The functional constitution
I don’t want to end without saying a word about the Union’s functional constitution, which is the chef d’oeuvre of the Court of Justice, and which initially drew me to the study of EU law.
Some of those present will have heard a talk I gave a little while ago, entitled, “Falling out of love with the Court of Justice”, in which I criticised some recent Court decisions. And you may be wondering why I haven’t launched a ferocious attack upon the Court, since I remain critical of those decisions, and I could add a couple of new ones to the list. It’s not so much my respect for the Chairman, great though that is, but rather a sense of proportion that explains my reticence. In a 40-year perspective, any appreciation of the Court’s achievements can only be overwhelmingly positive.
I’ve spent much of my academic career defending the Court against misplaced accusations of activism. I don’t regard the case law on freedom of movement as activist at all. As Jack Mackenzie-Stuart used to say, the Court was simply reminding the Member States of what they had explicitly undertaken in the Treaty. On the other hand, the Court’s invention of the functional constitution, completing and systematising the primary positive law contained in the Treaties, strikes me as judicial activism at its most benificent. What’s also remarkable is that the main features that characterise the mature Union constitution were already in place in 1971.
As early as 1963, in the Van Gend en Loos case, the Community was held to have created a new legal order whose subjects included private individuals as well as the Member States. The principle of direct effect, as it came to be known, meant that rights derived from the EC Treaty could be enforced by individuals in national courts. A year later in Costa v ENEL the Court spelt out the companion principle of the primacy of Community law: that, in the event of conflict between a national provision and a Community provision, the latter must prevail.
The great Internationale Handelsgesellschaft case was decided in 1970, just as I was beginning to get to grips with Community law, though I can’t pretend to have understood its implications fully at the time. As many of you will know, the case concerned a challenge to the legality of a forfeiture mechanism under the common agricultural policy, on the ground that it conflicted with economic rights protected by the German Basic Law. The Court of Justice held that the validity of measures adopted by the Community institutions cannot be determined on the basis of rules or concepts of national law, including fundamental rights that are constitutionally protected. That had to be so, because the unity and efficacy of Community law would otherwise be put in jeopardy. So it’s from this very early case that we learn that the EU is a self-referential legal order. What counts as a valid rule of EU law depends exclusively on the criteria of the order itself.
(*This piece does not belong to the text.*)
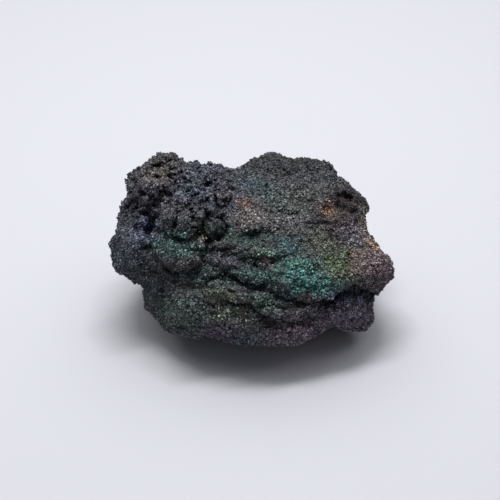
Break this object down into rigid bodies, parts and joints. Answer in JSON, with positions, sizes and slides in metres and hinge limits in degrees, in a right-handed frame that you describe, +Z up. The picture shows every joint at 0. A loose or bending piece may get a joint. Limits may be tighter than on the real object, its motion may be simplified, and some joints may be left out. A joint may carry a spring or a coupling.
{
  "type": "mineral specimen",
  "caption": "Hand-sized lump of dark goethite with an iridescent druse face and a cauliflower crown, resting on a flat broken base",
  "frame": {"origin": "bottom centre of the bounding box, on the flat base", "axes": "+Z up; +X to the right along the long way of the lump; -Y is the side of the druse face, which leans back on the lump and looks forwards and up"},
  "size_m": [0.0798, 0.05, 0.048],
  "materials": {
    "goethite_druse": "satin druse of small crystals, charcoal with a blue-green iridescent tarnish"
  },
  "bodies": {
    "root": {"goethite_specimen": "goethite_druse"}
  },
  "joints": []
}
That was strong stuff. But the ruling was mitigated by the declaration, also of constitutional significance, that “respect for fundamental rights forms an integral part of the general principles of law protected by the Court of Justice”. This confirmed indications given in earlier cases as to the rationale underpinning the Court’s human rights jurisdiction in matters falling within the scope of application of EU law.
One more constitutional authority from that epoch was the AETR or ERTA case, depending on whether you prefer the French or the English acronym, which was decided in 1971. The issue in AETR was whether the Member States or the Community should conclude a multilateral agreement on the working conditions of drivers of commercial vehicles. The Member States’, and therefore the Council’s, position was that the Community lacked competence, because the legal basis in the Treaty for action in the field of transport policy said nothing about the possibility of entering into international agreements. The Commission’s position was that such competence was implicit in the relevant provision; and, indeed, that the competence had become exclusive, since the Community had previously adopted internal legislation covering the same subject-matter. That view essentially prevailed. AETR was the starting point of a line of authority which says that EU competence to enter into international agreements can arise by implication, if it is needed to achieve an objective which the Union has been empowered to pursue; and that, even in matters for which competence is shared between the Union and the Member States, once an EU measure has been adopted internally, Member States must refrain from unilaterally undertaking international obligations that cover the same ground, even if the obligations would be wholly compatible with the existing measure. The Council’s Legal Service was so outraged by the AETR decision that 20 years later, when I was a member of the Service, a colleague surviving from that epoch would always try to persuade me to interpret the decision, in any advice I was giving to Ministers, in the narrowest way possible.
Those constitutionalising concepts and principles have been refined and developed over the years. The great lesson of Internationale Handelsgesellshaft about the relationship between national legal orders and the Union order has been completed, surprisingly not until 1998, by the judgment in the In. Co. Ge. case. The Court of Justice was asked whether the primacy principle means that a national provision which is incompatible with an EU provision must be considered a complete nullity. The Court said “No”. It was sufficient merely that the national court disapply the provision. This confirms that the primacy principle is essentially designed to resolve conflicts of law between legal systems in a coordinate relationship. The EU makes no hierarchical claim of a power to disable national legislatures. Other post-1971 developments have been inspired by the principle of ensuring effective judicial protection, which underlies the case law on the enforcement of Union rights through remedies available in national courts, notably the State liability doctrine.
Of course, there are developments of which I’m critical; for instance, the over-extension, as I see it, of the AETR principle. This has made it uncertain where the limits of Member States’ autonomous external competences lie, whereas they ought to be precisely discernible. However, this isn’t an occasion for carping but rather for celebration of an intellectual construction whose elegant profile caught my attention all those years ago and fired my determination to get to know it better.
Conclusion
That brings me to my conclusion, which is really just an announcement that I intend to stop speaking. The only thesis I hope I may have established is that the European Union and its legal order is worth a lifetime of serious legal study, of teaching and of professional practice. For my part, vallait le voyage, and I intend to keep motoring.